No século 20, a natureza era vista como “inimiga” da civilização e do progresso no Brasil. “Era preciso limpa-lá, como se fosse um lugar sujo. Limpar o mato, como se ele fosse ruim. O progresso era floresta derrubada para dar lugar à cidade”, aponta o paisagista. Cardim indica que, no século 21, esse pensamento não faz mais sentido e que não é possível haver uma separação entre cidade e floresta. 

Ricardo foi o botânico responsável pela iniciativa de clonar a Figueira das Lágrimas, uma figueira-brava com mais de duzentos anos e considerada um monumento vivo da cidade de São Paulo. Sua pesquisa e análise de árvores nativas reside em tentar encontrar a raiz brasileira perdida durante a busca pelo que se entendia por progresso, mas era apenas uma visão europeia de progresso. 

“São Paulo tem plantas emblemáticas, com ligação cultural com a cidade, que desapareceram. Plantas como Jatobá, o Cambuci, a Canela Preta. Mas podemos contar nos dedos onde elas estão na cidade hoje em dia. E o paisagismo urbano continua plantando as mesmas árvores estrangeiras de sempre”, fala Cardim.

Para ele, seria preciso ter mais paisagistas sustentáveis dentro das prefeituras para promover a mudança no corpo técnico. “É preciso ter pessoas que deixem de fazer jardinzinhos de pedra branca com florzinha europeia. É necessário pesquisar as plantas da região, entender o que ressoa com as pessoas”, diz.

Urbano como parte do todo

Cidade não é oposto de natureza, na visão de Cardim. Aliás, a cidade do futuro será o espaço que vai entrar em equilíbrio com as áreas verdes nativas. “Tem que parar com isso de pensar as cidades separadas da natureza. A natureza precisa estar na vida das pessoas. O meio ambiente está na cidade também.
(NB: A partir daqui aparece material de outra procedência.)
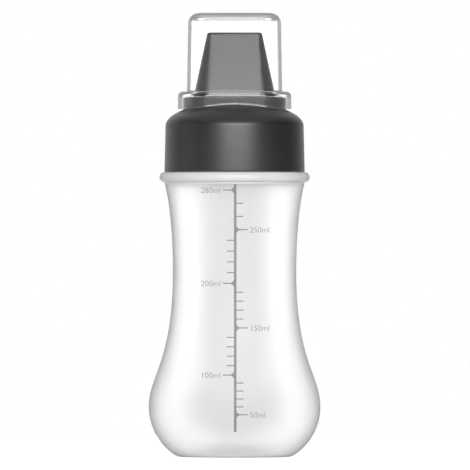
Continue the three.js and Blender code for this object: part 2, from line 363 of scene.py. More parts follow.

O discurso ambientalista que foca apenas em crédito carbono e desastres climáticos na Antártica afasta as pessoas do dia a dia. Sabe o que está no dia a dia das pessoas? As cidades”, comenta o botânico. 
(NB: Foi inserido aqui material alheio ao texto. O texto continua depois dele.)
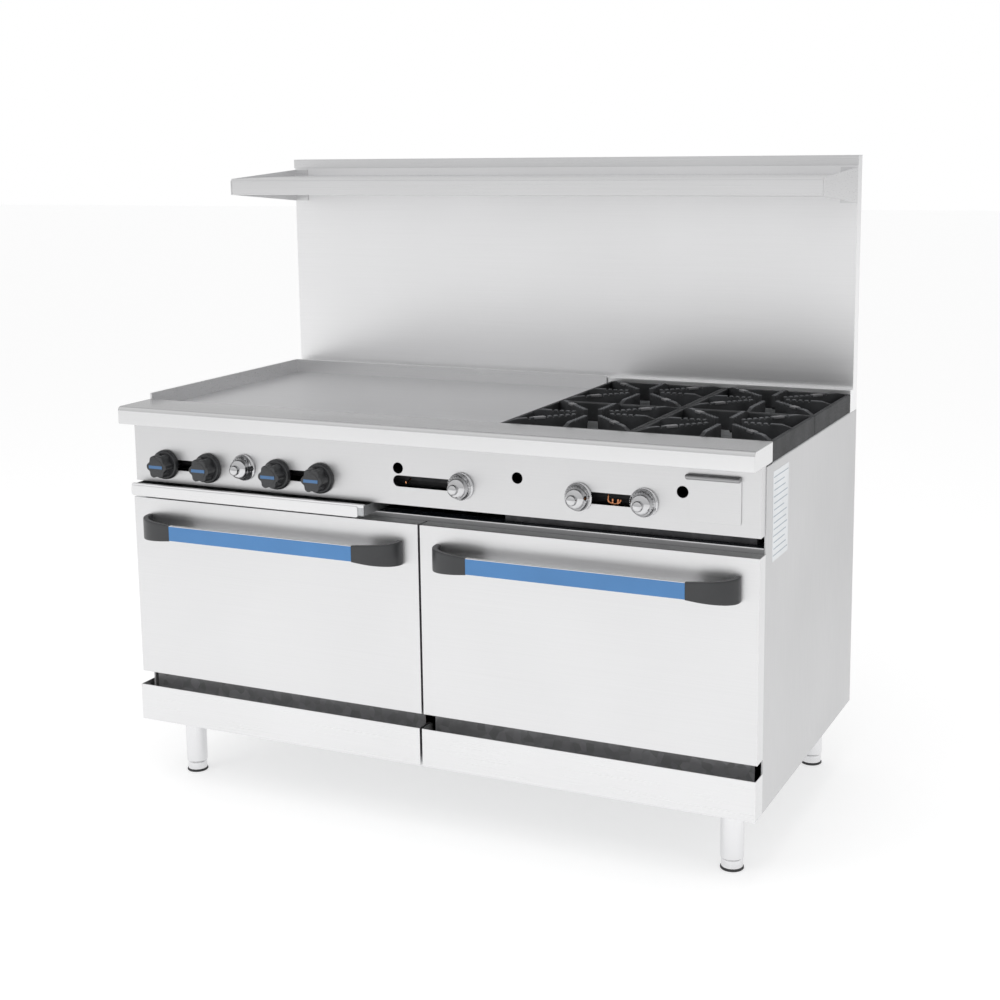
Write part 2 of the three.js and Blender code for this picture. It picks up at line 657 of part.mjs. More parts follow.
// A handle's end cap, from the bar's end round to the door's face. Its own origin is on the
// handle's centre line, where the bar ends.
function handleCap(name) {
  const reach = HANDLE_REACH - GAP;
  const plan = new THREE.Shape();
  plan.moveTo(GAP, -HANDLE_REACH);
  plan.lineTo(CAP_STRAIGHT, -HANDLE_REACH);
  plan.bezierCurveTo(
    CAP_STRAIGHT + (CAP_LENGTH - CAP_STRAIGHT) * CAP_FULLNESS, -HANDLE_REACH,
    CAP_LENGTH, -reach * CAP_FULLNESS,
    CAP_LENGTH, -GAP);
  plan.lineTo(CAP_LENGTH - CAP_FOOT, -GAP);
  plan.bezierCurveTo(
    CAP_LENGTH - CAP_FOOT, -(reach - CAP_WALL) * CAP_FULLNESS,
    CAP_STRAIGHT + (CAP_LENGTH - CAP_STRAIGHT - CAP_FOOT) * CAP_FULLNESS, -HANDLE_REACH + CAP_WALL,
    CAP_STRAIGHT - CAP_WALL / 2, -HANDLE_REACH + CAP_WALL);
  plan.lineTo(GAP, -HANDLE_REACH + CAP_WALL);
  const strip = alongZ(plan, -CAP_HEIGHT / 2, CAP_HEIGHT / 2);
  const face = outline([
    [0, -BAR_HEIGHT / 2],
    [CAP_TAPER, -CAP_HEIGHT / 2],
    [CAP_LENGTH + 1, -CAP_HEIGHT / 2],
    [CAP_LENGTH + 1, CAP_HEIGHT / 2],
    [CAP_TAPER, CAP_HEIGHT / 2],
    [0, BAR_HEIGHT / 2],
  ]);
  const window = alongY(face, -HANDLE_REACH - 1, 0);
  return piece(name, strip.intersect(window), BLACK_PLASTIC);
}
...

“Falar de paisagismo sustentável nas cidades é falar do meio ambiente”, destaca Cardim. A vida artificial criada entre prédios, casas e asfalto não é compatível com a evolução do ser humano, explica o botânico. 

“O ser humano está na Terra há 300 mil anos. Desse tempo todo, viveu 299,9 mil anos na natureza e intensificou a vida nas cidades apenas nos últimos 100 anos. Isso teve um custo mental para a nossa espécie. Ficamos nervosos, angustiados nesse ambiente artificial para viver. É muito diferente daquilo que nossa espécie evoluiu para morar”, diz.

“Tomamos sol melhor na grama do que no concreto”, acrescenta Ricardo.

A saída, sob essa perspectiva, não é destruir as cidades e mandar todo mundo de volta para as cavernas, mas começar a acrescentar mais e mais elementos nativos e naturais no espaço que vivemos, para torná-lo melhor para os seres humanos. “O paisagismo é a chave para isso, porque conseguir unir a cidade com essa paisagem ancestral faz com que as pessoas tenham válvulas de escape ao artificial”. 

Veja também o episódio 23 do podcast Habitability:

Retomar o verde é recriar a conexão entre os humanos. E, para Cardim, será o caminho para evitar que o cenário vire “um grande Mad Max”.